En el mundo de polos encontrados en que vivimos, y cuando las intransigencias no conceden cuartel, las etiquetas se vuelven el recurso más simplificado de la confrontación política. Comunista, anticomunista. Progresista, reaccionario. No hay matices en el paisaje en blanco y negro.
Vargas Llosa, que se pronuncia en favor de candidatos de derecha a la hora de las contiendas electorales cuando compiten contra candidatos de izquierda, es el mismo que defiende la causa palestina contra las políticas militaristas de Israel; ataca el populismo destructivo de Trump en Estados Unidos, respalda los derechos de los homosexuales, defiende los derechos de la mujer, rechaza el machismo; todo lo contrario de la vieja y nueva derecha confesional, que sigue basando su credo en los presupuestos inviolables de la homofobia y la sacrosanta familia apegada al canon de la religión. Y es que también es ateo.
Desde que me hice escritor, en la adolescencia, comencé a aprender de la escritura de Vargas Llosa. Siempre fue para mí una escuela de construcción literaria, siempre quise saber, leyéndolo, lo que había detrás del tejido, descubrir las puntadas, la manera en que estaba hecha la trama verbal, volver visibles las junturas invisibles de sus juegos entrecruzados de tiempo y espacio en la narración. Un joven que en este siglo también empiece a escribir será capaz de aprender lo mismo de su escritura, porque siempre tiene algo nuevo que enseñar.
Eso es lo que se llama una verdadera obra literaria.

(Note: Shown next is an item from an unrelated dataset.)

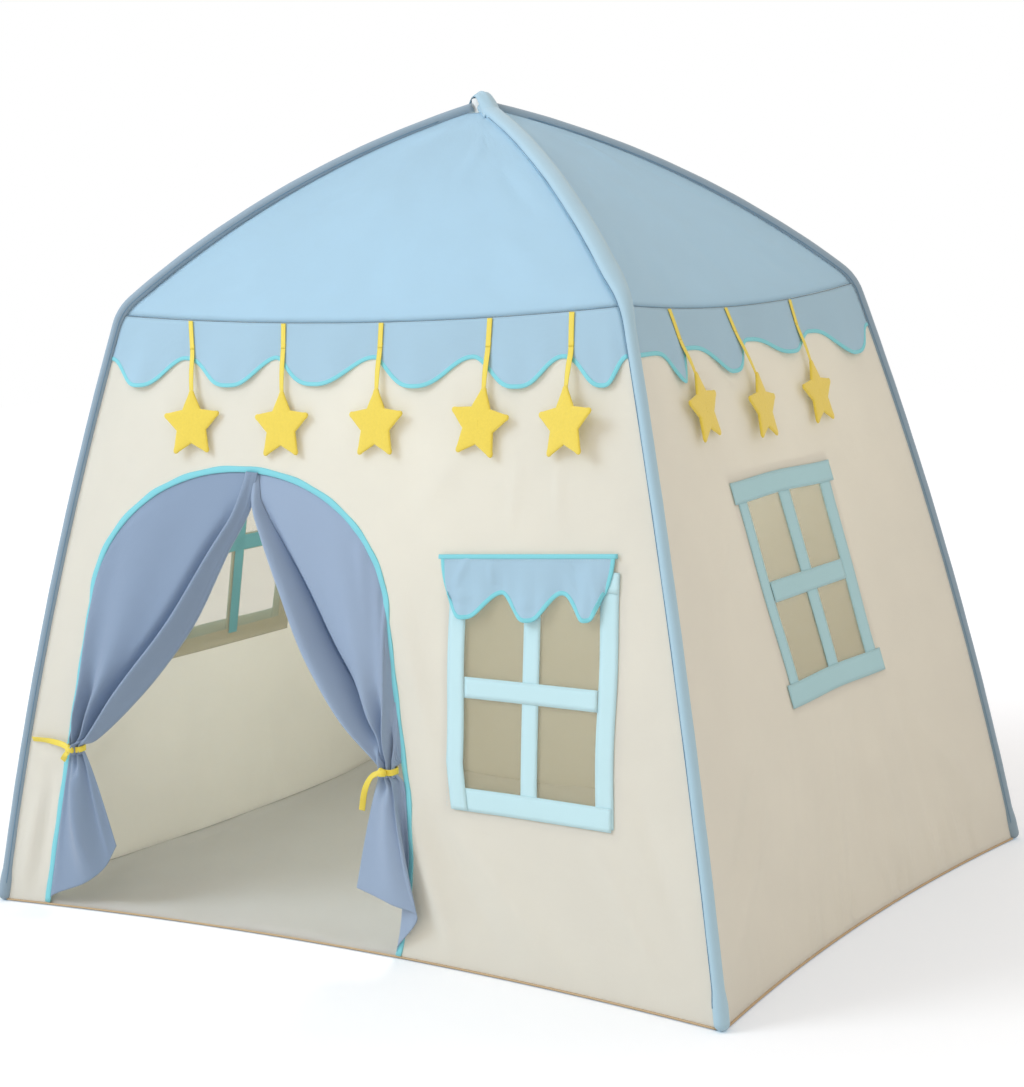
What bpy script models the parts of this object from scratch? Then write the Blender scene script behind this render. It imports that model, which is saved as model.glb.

Múltiples novelas comunicadas entre ellas por un mismo aliento, y una voluntad de experimentación, y de novedad. Eso, en cuanto al escritor.
Y en lo que hace a la política, puede ser que no votáramos en la misma casilla, pero en algo estamos de acuerdo: en que hoy en día la lucha verdadera está entablada entre democracia y autoritarismo. Y no hay otra escogencia que la democracia.